To add to the chancellor's woes, his old rival, Mr Oskar Lafontaine, is getting restless after six months of retirement and is encouraging his allies in the SPD to resist any attempt to change the party's basic programme.

Mr Schroder wants to bring the party into line with his own centrist thinking and to adopt many of the business-friendly policies of Mr Tony Blair's "Third Way". But Mr Lafontaine's supporters pour scorn on the chancellor's calls for the creation of a supply-side economics of the Left.

"That's about as intelligent as demanding `socialism of the Right'. There is no such thing as left-wing neo-liberalism. Whatever comes out of it certainly has nothing to do with a modern Social Democratic age," according to Mr Claus Noe, a former adviser to Mr Lafontaine.

Mr Lafontaine resigned as SPD chairman at the same time as he gave up the job of Finance Minister. His friends now say that once he realised that he could not work with the chancellor, Mr Lafontaine decided that Mr Schroder should take control of the party. His hope has been that the Social Democrat rank and file would woo the chancellor away from his flirtation with Blairism and return him to the true path of the Left.

Mr Lafontaine plans to rub more salt in the chancellor's wounds next month, when his memoir, The Heart Beats on the Left, is launched at the Frankfurt Book Fair. The book is expected to chronicle the breakdown in relations at the heart of Mr Schroder's government and to accuse the chancellor and his allies of dirty tricks.

Left-wingers in the SPD are exultant at the departure from government of the chancellor's chief spin doctor, Mr Bodo Hombach, who is accused of property irregularities. Mr Hombach was, along with Mr Peter Mandelson, of Britain, the driving force behind the Blair/Schroder paper that outlined a common vision for the future of the Left in Europe. The paper upset many of Mr Schroder's party colleagues, not least because of its declaration that nobody could any longer hope to have a job for life. Most Germans work in the same job all their lives and there is little popular appetite for the "brave new world" of labour flexibility and low-wage, service jobs.

"This is neo-liberalism painted pink.
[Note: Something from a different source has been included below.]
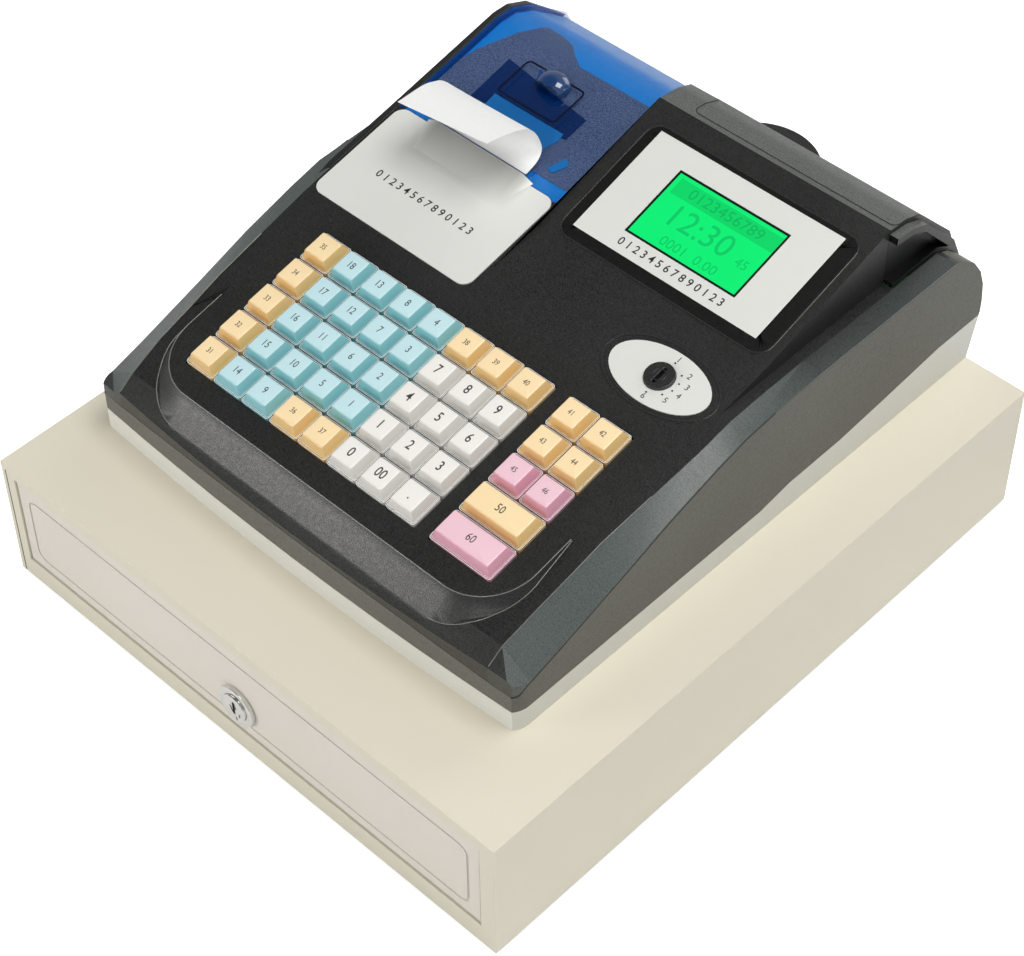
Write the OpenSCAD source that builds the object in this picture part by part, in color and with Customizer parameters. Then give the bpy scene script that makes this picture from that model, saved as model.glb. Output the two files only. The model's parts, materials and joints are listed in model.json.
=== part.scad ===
// Electronic ticket register standing on its steel cash drawer cabinet.
// Bench frame: X is centred on the cabinet, Y runs back from the cabinet's front
// face, Z starts at the cabinet's bottom edge. home() moves it to the part's origin.

/* [Cabinet] */
// Cabinet width
cab_w = 330; // [320:1:360]
// Cabinet depth
cab_d = 375; // [365:1:400]
// Cabinet height without its feet
cab_h = 77.5; // [76:0.5:90]
// Thickness of the cabinet's steel sheet
sheet = 1.5; // [1.2:0.1:2]
// Width of the front frame beside the drawer
frame_side = 9; // [7:0.5:10]
// Height of the front frame under the drawer
frame_low = 13; // [11:0.5:14]
// Height of the front frame over the drawer
frame_top = 7; // [5:0.5:8]
// Radius of a rubber foot
foot_r = 9; // [7:0.5:12]
// Height of a rubber foot
foot_h = 3; // [2:0.5:6]

/* [Drawer] */
// Thickness of the drawer's steel sheet
pan_t = 1.2; // [0.8:0.1:1.4]
// Height of the drawer pan
pan_h = 50; // [46:1:52]
// Gap between the drawer's back and the cabinet's rear wall
pan_rear_gap = 45.5; // [45:0.5:60]
// Radius of the four drawer rollers
roller_r = 6; // [5:0.25:6]
// Width of a drawer roller
roller_w = 6; // [4:0.5:6]
// Height of the cash tray
tray_h = 42; // [36:1:44]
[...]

This paper conveys the impression that German social democracy only has to adjust itself to the dominant dogma," Mr Noe complains.

Despite his unpopularity and the prospect of defeat in tomorrow's polls, the chancellor still has cause to hope that his fortunes will turn. Germany's economy is recovering and business leaders promise the upturn will soon translate into new jobs - helping Mr Schroder to fulfil his key election promise to cut Germany's dole queues.

Mr Lafontaine's abrupt resignation removed from power the chancellor's most dangerous rival within his party and few Social Democrats would consider moving against Mr Schroder. His coalition partners in the Greens become more docile by the day, so that the outspoken Environment Minister, Mr Juergen Trittin, is now the sole surviving rebel within the government.

The opposition Christian Democrats know they owe recent poll gains to the government's unpopularity, rather than to any public enthusiasm for their own policies. Unable to outflank Mr Schroder on the right over economic policy, some Christian Democrats want to move the fight to the high moral ground by urge more support for traditional family values.

This strategy could prove disastrous in a country where even church-goers show a remarkable tolerance for alternative lifestyle choices. But the coming weeks will be hazardous for Mr Schroder, as tomorrow's elections are followed by four further regional elections, culminating in a state poll in Berlin on October 10th. The chancellor's trump card within his party has long been his reputation as a vote-winner. If the Social Democrats fare as badly as expected in the elections, the ever-charming Mr Schroder could rapidly lose his lustre.